EXERCISE
Will you quote precisely the lines that run from the top of the material below to the line containing "board_offset_y = 1.0", both ends included?
Begin INFORMATION SUPPLIED
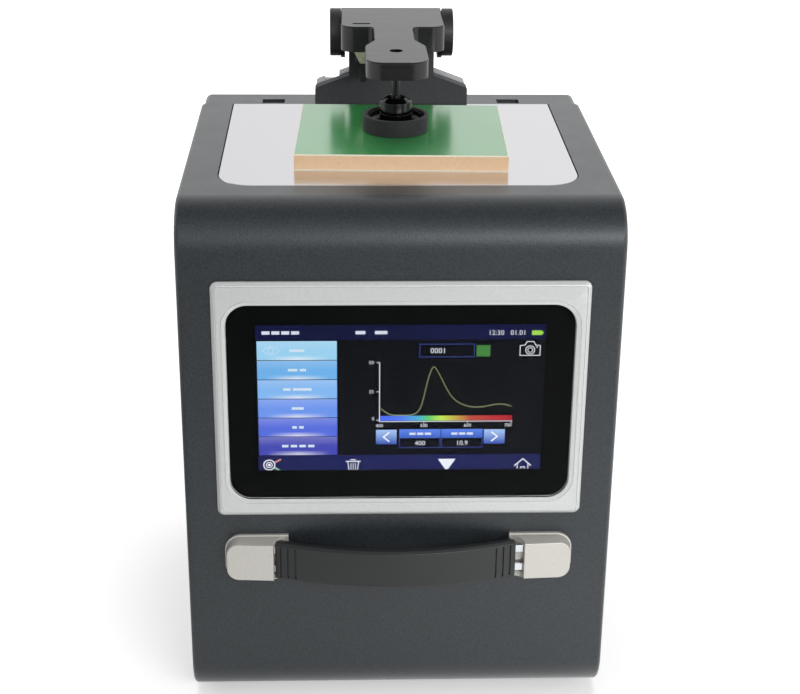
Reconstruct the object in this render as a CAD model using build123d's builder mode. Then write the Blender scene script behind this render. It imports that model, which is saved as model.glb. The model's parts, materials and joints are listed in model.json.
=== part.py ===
"""Benchtop colorimeter: port on top, spring clamp behind it, touch screen and carrying strap in front.

Millimetres, +Z up, front towards -Y. The origin lies on the standing plane, at the middle of the
overall width and depth. The measuring axis is vertical, at (0, port_y).
"""
from build123d import *
from math import asin, cos, degrees, radians, sin, sqrt, tan
import os

os.makedirs("parts", exist_ok=True)

# ---------------------------------------------------------------- driving dimensions
# housing
body_width = 236.0
body_height = 298.5
shell_depth = 205.0
cover_depth = 25.5
bend_radius = 24.0
edge_round = 2.5
wall = 3.5
cover_wall = 4.0
cover_inset = 1.2
foot_height = 4.0
rear_foot_height = 4.0
foot_radius = 9.0
slide_gap = 0.3          # loose fit between parts that slip together
screw_radius = 1.5
screw_head_radius = 2.9
screw_head_height = 2.0

# port plate and sample
port_setback = 117.0     # front face to the measuring axis
plate_width = 196.0
plate_front = 39.8       # front face to the plate's front edge
plate_corner = 20.0
plate_thickness = 2.0
plate_gap = 0.5
insert_radius = 22.0
aperture_radius = 4.0
board_width = 117.7
board_depth = 105.0
board_thickness = 9.0
board_turn = -1.6        # degrees about the vertical
board_offset_x = 3.1
board_offset_y = 1.0

# display
screen_height = 191.6    # centre of the display above the housing's underside
glass_width = 185.5
glass_height = 114.3
glass_drop = 2.35        # glass centre below the lit area's
bezel_side = 7.4         # bezel's bands round the glass
bezel_top = 12.9
bezel_bottom = 10.55
lip_width = 2.2          # bezel's shallow slope down to the glass
lip_depth = 0.35
bezel_width = glass_width + 2 * bezel_side
bezel_height = glass_height + bezel_top + bezel_bottom
bezel_raise = 3.0
bezel_corner = 4.0
bezel_chamfer = 1.8
glass_corner = 12.0
glass_thickness = 1.8
glass_sink = 0.4
ledge = 3.0              # bezel lip behind the glass
active_width = glass_width - 2 * 15.7      # lit area inside the glass's black border
active_height = glass_height - 2 * 14.2
panel_width = active_width + 2 * 5.45
panel_height = active_height + 2 * 7.05
panel_thickness = 5.0
frame_sheet = 1.2
frame_rim_x = 11.0       # pressed frame beyond the panel, to each side
frame_rim_z = 7.0
frame_rib = 14.0         # between its two windows
frame_window_width = (panel_width - frame_rib) / 2 - 17.5
frame_window_height = panel_height - 2 * 19.0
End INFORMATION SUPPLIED
EXERCISE OUTPUT
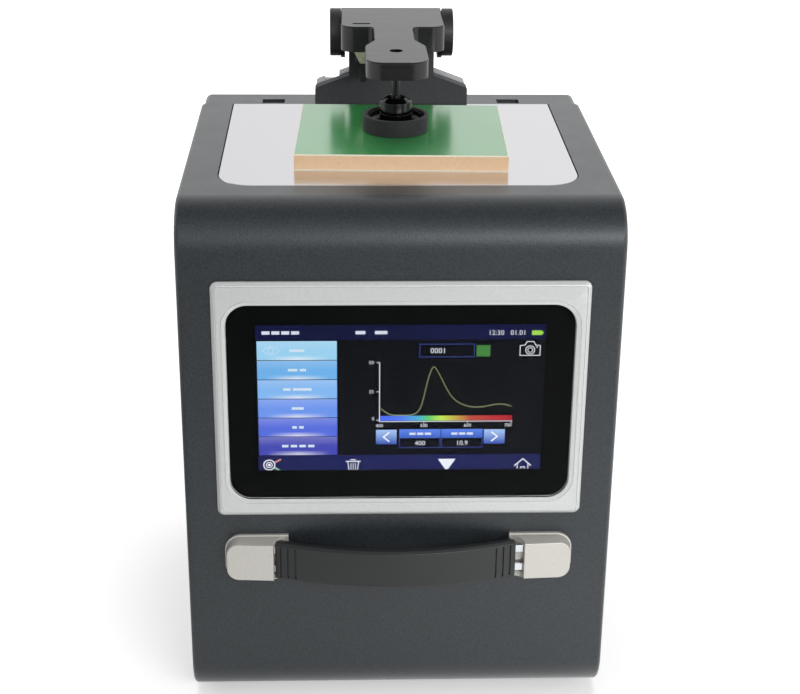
Reconstruct the object in this render as a CAD model using build123d's builder mode. Then write the Blender scene script behind this render. It imports that model, which is saved as model.glb. The model's parts, materials and joints are listed in model.json.
=== part.py ===
"""Benchtop colorimeter: port on top, spring clamp behind it, touch screen and carrying strap in front.

Millimetres, +Z up, front towards -Y. The origin lies on the standing plane, at the middle of the
overall width and depth. The measuring axis is vertical, at (0, port_y).
"""
from build123d import *
from math import asin, cos, degrees, radians, sin, sqrt, tan
import os

os.makedirs("parts", exist_ok=True)

# ---------------------------------------------------------------- driving dimensions
# housing
body_width = 236.0
body_height = 298.5
shell_depth = 205.0
cover_depth = 25.5
bend_radius = 24.0
edge_round = 2.5
wall = 3.5
cover_wall = 4.0
cover_inset = 1.2
foot_height = 4.0
rear_foot_height = 4.0
foot_radius = 9.0
slide_gap = 0.3          # loose fit between parts that slip together
screw_radius = 1.5
screw_head_radius = 2.9
screw_head_height = 2.0

# port plate and sample
port_setback = 117.0     # front face to the measuring axis
plate_width = 196.0
plate_front = 39.8       # front face to the plate's front edge
plate_corner = 20.0
plate_thickness = 2.0
plate_gap = 0.5
insert_radius = 22.0
aperture_radius = 4.0
board_width = 117.7
board_depth = 105.0
board_thickness = 9.0
board_turn = -1.6        # degrees about the vertical
board_offset_x = 3.1
board_offset_y = 1.0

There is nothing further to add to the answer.